I know you are a GREAT developer, and your can build anything, but sometimes you have to trust the code and libraries from other people. You don’t need to prove yourself or your boss that you are great by building an entire software from scratch, most of the times all that you need is put to work together the libraries you need. Remember you are builder of business, not a builder of algorithms.

You are builder of business,not a builder of algorithms.

The one man band: there is not such thing

Back on college I meet an awesome developer who build an entire mod for a game(with zombies) everyone who watched the demo wanted to play it, unfortunately that project was never released to the public, but why? Why an awesome product never saw the light? Well the answer is very simple this developer is a “One man band”, he can do it everything, or I must say he want to do everything, from the conceptual art, to the 3D modeling to the marketing and the web development. Taking the entire burden for any project with a very high expectations is not easy, you need to really in some kind of parter.

There is no successful startup with a single founder, you need someone who has the same passion for the project as you do.

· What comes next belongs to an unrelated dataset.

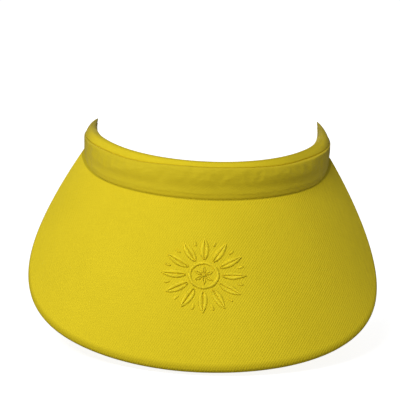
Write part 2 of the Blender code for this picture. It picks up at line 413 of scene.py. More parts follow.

The best part is you can complement each other, there is no need to have the same skills, imagine it like a marriage. You want a parter to be compatible, but you need that his qualities are different than yours. It is a long and painful road, you better to be in a good company.

It is a long and painful road, you better to be in a good company.

Conclusion

Having computer graphics background will not revolutionize the way the web development is made. But for sure there are some aspects that I learned on my early years that help me to become an informed developer. And because I know how painful is to build a library on C++ and how fun is to do it with Ruby, I will love to have the more speed in Ruby, but that wont make any difference in my business, and the cost or rebuilding an entire platform with a compiled language like Go or Rust, wont give me thousands of customers. What it really matters is how fast your business react to a constant evolving market, and how you keep it relevant.